COMMERCIAL: A south London clinical commissioning group’s attempt to contract a new integrated GP out of hours and urgent care service has been left in limbo after a losing bidder initiated judicial review proceedings against the decision.

Alongside the judicial review, Grabadoc Healthcare Society has also begun separate proceedings against Greenwich CCG under Public Contracts Regulations 2006 legislation.

A report to the CCG’s latest governing body meeting warns that the legal challenges have “significantly prejudiced” plans to have the new service in place by 1 April, creating a “significant risk to the delivery of safe, responsive and effective urgent care services”.

Queen Elizabeth Hospital, Woolwich, South London Healthcare NHS Trust

The contract includes managing urgent care at Queen Elizabeth Hospital

Grabadoc claims the CCG failed, in its evaluation of bids, to stick to an original requirement that providers would have to deliver the three year contract for no more than £13.8m.

The contract, which is supposed to start on 1 April, involves managing urgent care and out of hours services at Queen Elizabeth Hospital in Woolwich, as well as satellite clinics in Eltham and Thamesmead. Home visits are also involved.

The CCG’s governing body awarded the deal to another provider, Greenbrook Healthcare, at its 28 January meeting, but says it is not allowed by law to formally sign the contract until the legal challenges are resolved.

A report by the CCG’s director of delivery and service transformation, Sam Jones, said this resolution could take several months, creating a significant risk to the delivery of safe and effective urgent care services.

Her report warned: “The provider of the Thamesmead service is leaving on 31 March and both the urgent care and the out of hours providers have been unsuccessful in their bids.

“Staff within the services will no doubt be seeking to find employment elsewhere, leaving the services increasingly vulnerable to interim cover. This could lead to the performance [against] the four hour [waiting target] worsening.”

The CCG is currently considering whether to apply to the courts to have the suspension on signing the contract lifted.

Grabadoc has provided out of hours care in the area since 1995, although not always under its current name.

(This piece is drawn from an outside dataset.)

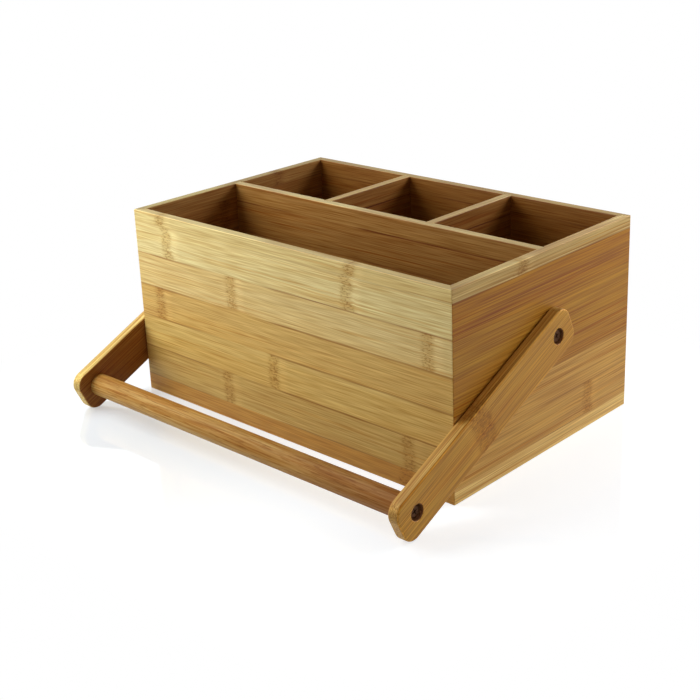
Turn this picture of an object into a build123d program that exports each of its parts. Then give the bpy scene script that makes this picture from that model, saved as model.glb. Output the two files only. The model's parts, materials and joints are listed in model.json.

A Grabadoc spokesman said: “We believe there has been a fundamental misappropriation of the framework stipulated by the CCG in its own procurement process, resulting in Grabadoc being placed in a disadvantageous position. This needs to be rectified to ensure a transparent process and to ensure that a local GP health provider, which has been delivering high quality care for nearly two decades, a fair opportunity to avoid potential demise.”

He added: “We put in a bid adhering to the financial affordability parameters set during clarification, and from our assumptions and analysis of the scores we are the only party to have reached both the quality criteria and financial criteria they stipulated. We believe that by judging the bids against different financial parameters the evaluators scored bids outside the published envelope higher than ours, which was constrained to the published envelope.”

He claimed the CCG had “published one set of criteria for the evaluation of the tender but used different criteria when awarding the tender, something that is not allowed under procurement regulations even if the publication was an error and all bidders were given the information”.

Greenbrook Healthcare did not respond to an HSJ request for comment. The organisation scored 64.68 out of a 100 on the CCG evaluation score. The CCG would not reveal the names of the other bidders, although it is known that the second placed bidder scored 61.94.

A spokeswoman for Greenwich CCG said it was “taking the necessary steps to ensure high quality safe services continue to be provided for all local people in Greenwich until such time as the issues with Grabadoc Healthcare Society have been resolved”.

She added: “Given that litigation is underway, the CCG is limited as to what it can say at this time.”

Grabadoc is a 50 per cent shareholder of Grabadoc Oxleas Partnership, which bid unsuccessfully for the new contract.